Preferential Transfers
Transfers to a relative or friend, ("insider") within one year or to a creditor within 90 days for less than "fair market value" is considered "preferential transfer." Should this exist, the trustee would normally ask the judge to set aside the transfer as fraudulent. Therefore, even if a vehicle is sold or real estate is deeded in the name of another, the judge can issue an order reversing that transaction.

Credit Scores
There is no such thing as an "A-1" credit any longer. Now, all three credit reporting agencies use "credit scores". These are proprietary calculations (FICO); however, they are very similar in nature. Generally speaking, the range of credit scores is 350-800. Generally speaking, anything under 650, you will not receive any amount of credit, from 650-700 you will receive some credit, and credit scores that exceed 700 will receive most credit and the most beneficial rates.
Your FICO score uses 5 factors in which a 1000 score is possible. Although with some credit reports, only 900 or 950 is possible, they still use the same 5 factors. Filing bankruptcy may actually increase your FICO score. By paying on time after your bankruptcy proceedings, your FICO score will increase on average 100 points within 1 year. There are five factors that account for the 1000 points, and the FICO score is often used to deny a person employment with security risks or increase your insurance rates, especially vehicle insurance. Here is how the five factors add up to 1000 points.
1. Previous credit history; 350 points; 35% Your credit history is the biggest factor in calculating your FICO's credit score. By paying on time and not having any slow payment or charge off accounts, you will increase your score as old accounts drop off your record and are replaced by a good payment history.
2. High levels of debt to income; 300 points; 30%
If you have a 40% income to debt ratio where 40% of your income is going to credit cards and credit card payments, there is no income left for new credit. Conversely, not having any debts automatically increases this ratio and your credit score, (after bankruptcy your income to debt ratio drastically reduced, thereby increasing your score).
3. Limited credit history; 150 points; 15% If you have limited history, your credit score may suffer up to 150 points. Canceling older debt with a history will hurt your score. Newer credit counts less. Therefore, it is most advantageous to have credits that you have had for a period of time and do not use it.

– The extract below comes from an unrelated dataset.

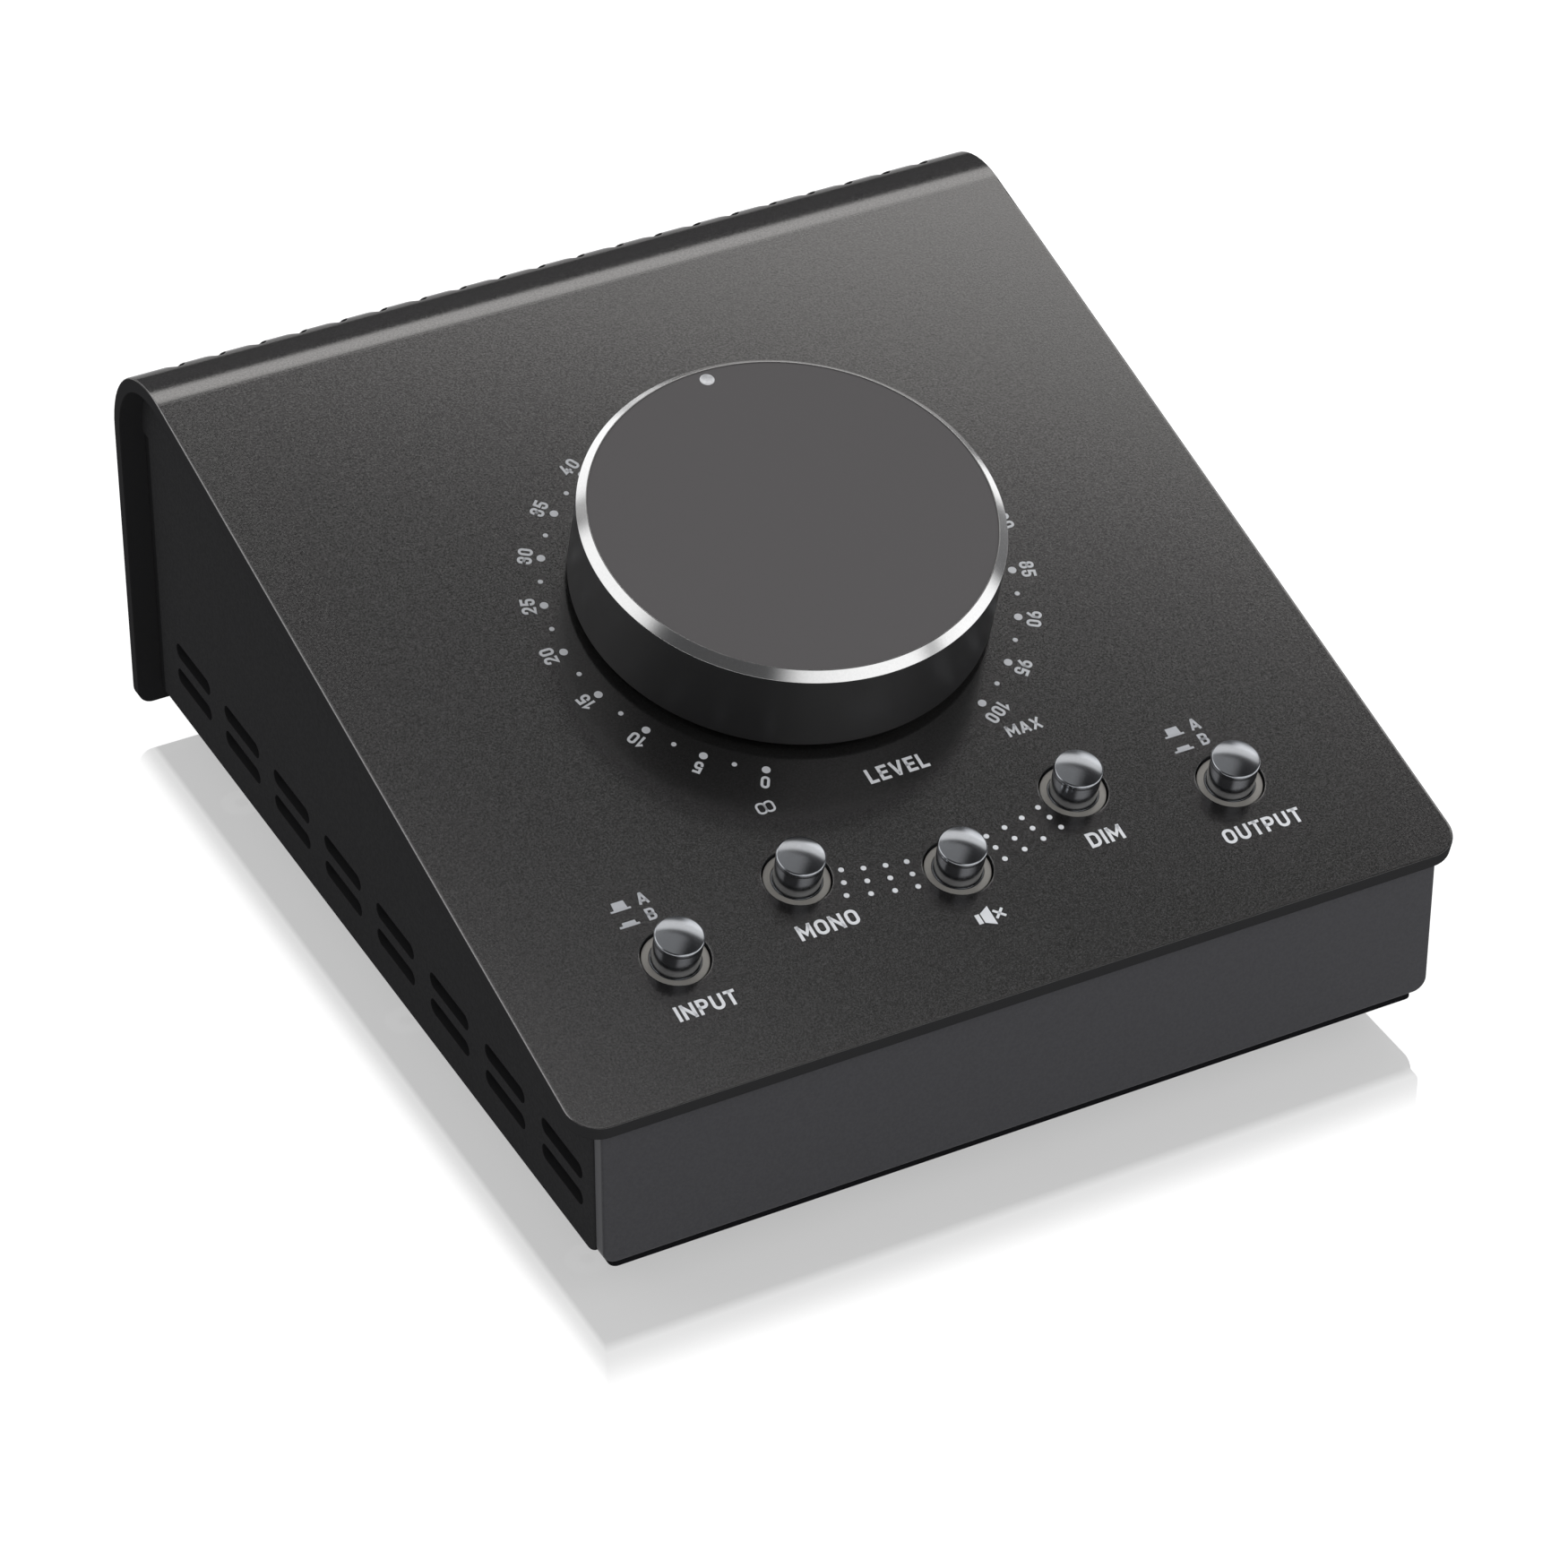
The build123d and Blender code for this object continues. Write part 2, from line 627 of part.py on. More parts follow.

4. New credit applications; 100 points; 10% Every time you make a credit application, it could cost you more than $100. The reason for this is that it reduces your credit score automatically every time you apply for credit. Reducing your credit score means that when you do get credit, that you pay higher interest rates. Applying for credit deducts from your credit score; therefore, only apply if you are desperately in need of new credit.
5. Limited types of credit; 100 points; 10%
If you only have a car loan and you have no other type of credit, this will be deducted from your score. You should have at least three forms of credit. The most advisable is a home mortgage, a car loan, and a small revolving account with history of on-time payments of small balances with large available credit lines and no recent applications to maximize your score.

Prime, Sub-Prime, and Damaged Credit
Prime
If your credit score is from 600-1,000 you are considered a "prime borrower" and you should have no problem getting mortgages, cars, and credit cards and have excellent interest rates.
Sub-Prime
Credit scores below 600 are considered "sub-prime." You will have to pay higher interest rates, but there are lenders available. This extends down to a score around 500. The lower your credit score, the higher your rates and the harder it is to get credit; additionally, you may pay more in vehicle insurance and other rates.
Damaged Credit
If credit becomes too expensive to use. Buy with case. Any score below 500 is considered to be in the "damaged credit" zone. You may be able to get a credit card, but at such a high fee and such uselessly low limits that using it becomes impractical. Your interest rate is double the normal rates for prime borrowers. You pay more for insurance and are barred from some jobs. Bankruptcy is often your only way to repair damaged credit.